New language GCSEs are at risk of being seen as too easy and too dull, universities have said, dubbing one draft exam question about grocery shopping as “Year 7 material”.

The reformed exams, which will be taught to Year 10 students from September, are being brought in as part of a government bid to make GCSEs more “rigorous”.

However, the University Council of Modern Languages (UCML), which represents departments at more than 100 universities, has written to exams watchdog Ofqual to warn that draft GCSE papers from exam boards suggest that they “may not be fully embracing the spirit of radical change proposed”.

Jocelyn Wyburd, chair of UCML and director of the University of Cambridge Language Centre, told TES: “Pupils complain that languages are boring and irrelevant, and the new GCSE is supposed to make them interesting. But I’ve heard from schools that are very worried that they won’t.”

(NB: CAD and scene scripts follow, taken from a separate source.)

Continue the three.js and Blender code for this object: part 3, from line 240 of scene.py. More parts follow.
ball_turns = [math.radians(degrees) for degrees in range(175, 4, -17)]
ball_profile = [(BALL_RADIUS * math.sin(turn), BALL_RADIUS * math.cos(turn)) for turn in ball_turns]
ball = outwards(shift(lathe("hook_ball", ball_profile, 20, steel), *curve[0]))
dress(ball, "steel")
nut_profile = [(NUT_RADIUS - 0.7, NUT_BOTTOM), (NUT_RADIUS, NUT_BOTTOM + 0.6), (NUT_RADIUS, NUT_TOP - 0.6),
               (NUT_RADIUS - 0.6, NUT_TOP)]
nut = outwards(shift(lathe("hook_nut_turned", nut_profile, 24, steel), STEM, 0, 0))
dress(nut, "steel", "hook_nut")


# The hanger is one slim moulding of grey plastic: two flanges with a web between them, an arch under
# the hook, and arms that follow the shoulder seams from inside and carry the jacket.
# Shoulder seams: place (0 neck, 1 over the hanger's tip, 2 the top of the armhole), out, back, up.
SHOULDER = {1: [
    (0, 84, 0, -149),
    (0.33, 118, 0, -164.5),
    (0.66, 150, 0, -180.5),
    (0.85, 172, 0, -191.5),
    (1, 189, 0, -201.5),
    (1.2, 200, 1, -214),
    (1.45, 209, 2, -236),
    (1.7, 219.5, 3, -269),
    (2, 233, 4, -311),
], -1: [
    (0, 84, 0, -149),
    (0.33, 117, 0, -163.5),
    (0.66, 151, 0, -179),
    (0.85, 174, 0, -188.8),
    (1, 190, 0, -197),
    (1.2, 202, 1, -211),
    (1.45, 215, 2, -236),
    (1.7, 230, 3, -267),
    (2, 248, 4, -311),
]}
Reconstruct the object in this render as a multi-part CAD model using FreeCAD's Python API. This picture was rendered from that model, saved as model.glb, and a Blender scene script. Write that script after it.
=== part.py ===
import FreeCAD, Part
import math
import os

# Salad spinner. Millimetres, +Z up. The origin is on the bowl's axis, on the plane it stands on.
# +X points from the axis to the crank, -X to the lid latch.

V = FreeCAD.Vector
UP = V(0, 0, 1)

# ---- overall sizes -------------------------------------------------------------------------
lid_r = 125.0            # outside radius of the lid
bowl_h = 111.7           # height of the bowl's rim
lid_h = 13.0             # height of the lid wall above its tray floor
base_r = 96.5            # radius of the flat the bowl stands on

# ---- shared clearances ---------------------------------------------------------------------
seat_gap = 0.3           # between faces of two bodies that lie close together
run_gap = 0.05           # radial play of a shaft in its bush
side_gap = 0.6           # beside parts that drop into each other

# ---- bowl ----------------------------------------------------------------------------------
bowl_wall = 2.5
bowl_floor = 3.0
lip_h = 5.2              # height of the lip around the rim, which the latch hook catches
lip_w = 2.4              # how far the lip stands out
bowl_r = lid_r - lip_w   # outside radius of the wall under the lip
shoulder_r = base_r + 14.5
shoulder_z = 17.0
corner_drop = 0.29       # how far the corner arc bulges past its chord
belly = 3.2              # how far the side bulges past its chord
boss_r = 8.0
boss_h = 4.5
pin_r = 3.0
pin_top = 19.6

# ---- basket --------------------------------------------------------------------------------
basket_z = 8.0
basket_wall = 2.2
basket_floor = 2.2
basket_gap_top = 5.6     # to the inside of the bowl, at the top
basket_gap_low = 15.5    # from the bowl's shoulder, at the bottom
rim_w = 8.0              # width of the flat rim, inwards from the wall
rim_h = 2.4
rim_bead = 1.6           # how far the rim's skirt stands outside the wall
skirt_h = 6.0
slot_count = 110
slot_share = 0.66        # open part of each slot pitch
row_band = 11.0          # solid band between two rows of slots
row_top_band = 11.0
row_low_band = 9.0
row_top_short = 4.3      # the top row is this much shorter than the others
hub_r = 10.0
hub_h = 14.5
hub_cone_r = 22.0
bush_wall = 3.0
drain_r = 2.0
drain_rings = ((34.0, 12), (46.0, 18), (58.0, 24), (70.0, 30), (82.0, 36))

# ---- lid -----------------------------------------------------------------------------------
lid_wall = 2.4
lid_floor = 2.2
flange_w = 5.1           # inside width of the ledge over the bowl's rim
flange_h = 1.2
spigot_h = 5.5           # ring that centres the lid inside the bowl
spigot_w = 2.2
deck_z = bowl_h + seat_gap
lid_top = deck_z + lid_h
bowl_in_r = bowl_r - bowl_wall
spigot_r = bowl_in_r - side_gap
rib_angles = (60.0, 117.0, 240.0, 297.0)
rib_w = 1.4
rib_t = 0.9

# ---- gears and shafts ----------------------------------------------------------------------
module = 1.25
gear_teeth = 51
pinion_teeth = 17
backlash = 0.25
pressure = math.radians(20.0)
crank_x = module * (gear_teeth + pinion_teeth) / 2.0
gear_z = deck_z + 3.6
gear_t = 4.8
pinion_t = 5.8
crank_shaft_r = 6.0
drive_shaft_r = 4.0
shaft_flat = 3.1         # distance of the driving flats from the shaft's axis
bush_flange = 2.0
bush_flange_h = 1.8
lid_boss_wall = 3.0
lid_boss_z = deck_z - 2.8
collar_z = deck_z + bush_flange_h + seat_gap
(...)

She was particularly concerned about a French GCSE foundation paper. “The question was in English and it said, “You’re going to the shops, so write yourself a list of the items of fruit you’ve got to buy’,” she said. “Even for a foundation paper at GCSE, that’s ridiculous. It’s Year 7 material.”

The AQA exam board is understood to have been planning to use the fruit question to distinguish between students at grade 1 and 2, the lowest grades in the new exams.

AQA’s French, German and Spanish GCSEs have now been accredited by Ofqual, but the other three boards – OCR, Edexcel and WJEC Eduqas – are still discussing the content of their new exams with the watchdog.

Boards said that they did not recognise the concerns. An AQA spokesman said that new language GCSEs had been through a “very thorough process” and were “rigorous and engaging”. An OCR languages specialist said that the board’s papers were “engaging and motivating” while an Edexcel spokeswoman said that its assessments were comparable to those of high-performing countries.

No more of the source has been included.